Lone Nuts and First Followers

How do you lead change? The same way you create a movement. WATCH this video of Derek Sivers explaining this concept of a movement unfolding.
A movement begins with a lone nut. This is the person with the strategy or new idea who commits to change through his or her actions. Stage two of movement-making is the first follower who joins the lone nut. The adoption of and unwavering commitment to the change by the first follower starts drawing others into the movement.
There is no movement until the second follower joins in. This is the person who makes a tipping point in mass adoption of the movement. Stage three of movement making happens as the masses feel more pressure to join in than to sit by idly because they see the first follower and then the second follower.
Tips for Making Movements (or leading change)

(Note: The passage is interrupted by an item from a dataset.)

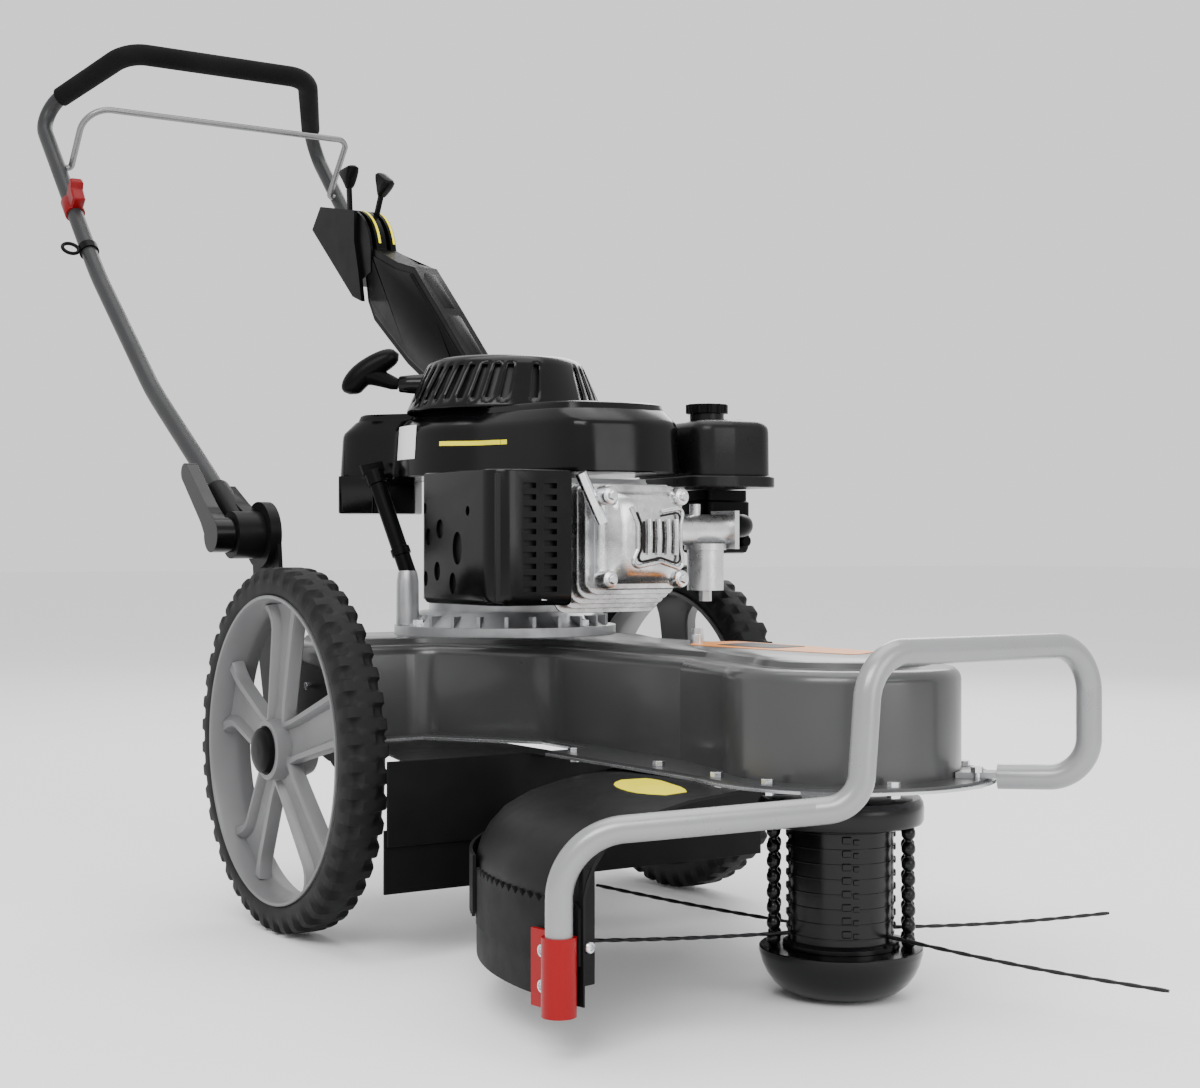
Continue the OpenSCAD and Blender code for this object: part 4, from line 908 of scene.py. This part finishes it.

  • Be the Change. Actions speak louder than words. It’s not enough to talk about change (or the movement.) Communication is important but people believe what they see more than what they hear. Staying actively and visibly engaged in the change is a critical change leadership behavior.
  • Build a Coalition. These are the underestimated leaders who have the courage to follow.
    • Create gravitational pull to the movement by carefully identifying your First Follower. Make sure you know who has influence within the group you want to change. Then get them actively engaged in the movement for the rest of the group to see.
    • You cannot influence a group until they see someone else in support of the change. Reduce risk for others to join in by showcasing the followers who change.
    • Nurture the follower and embrace them as equals in the change.
    • People follow followers not leaders. The first adopters in a change are what make the difference between making a movement and a nice idea.

To lead a movement you must be actively involved, find a first follower and then a second follower and then the rest of the group will follow them. Movements are not made, they are led. It takes more than communication to make a movement.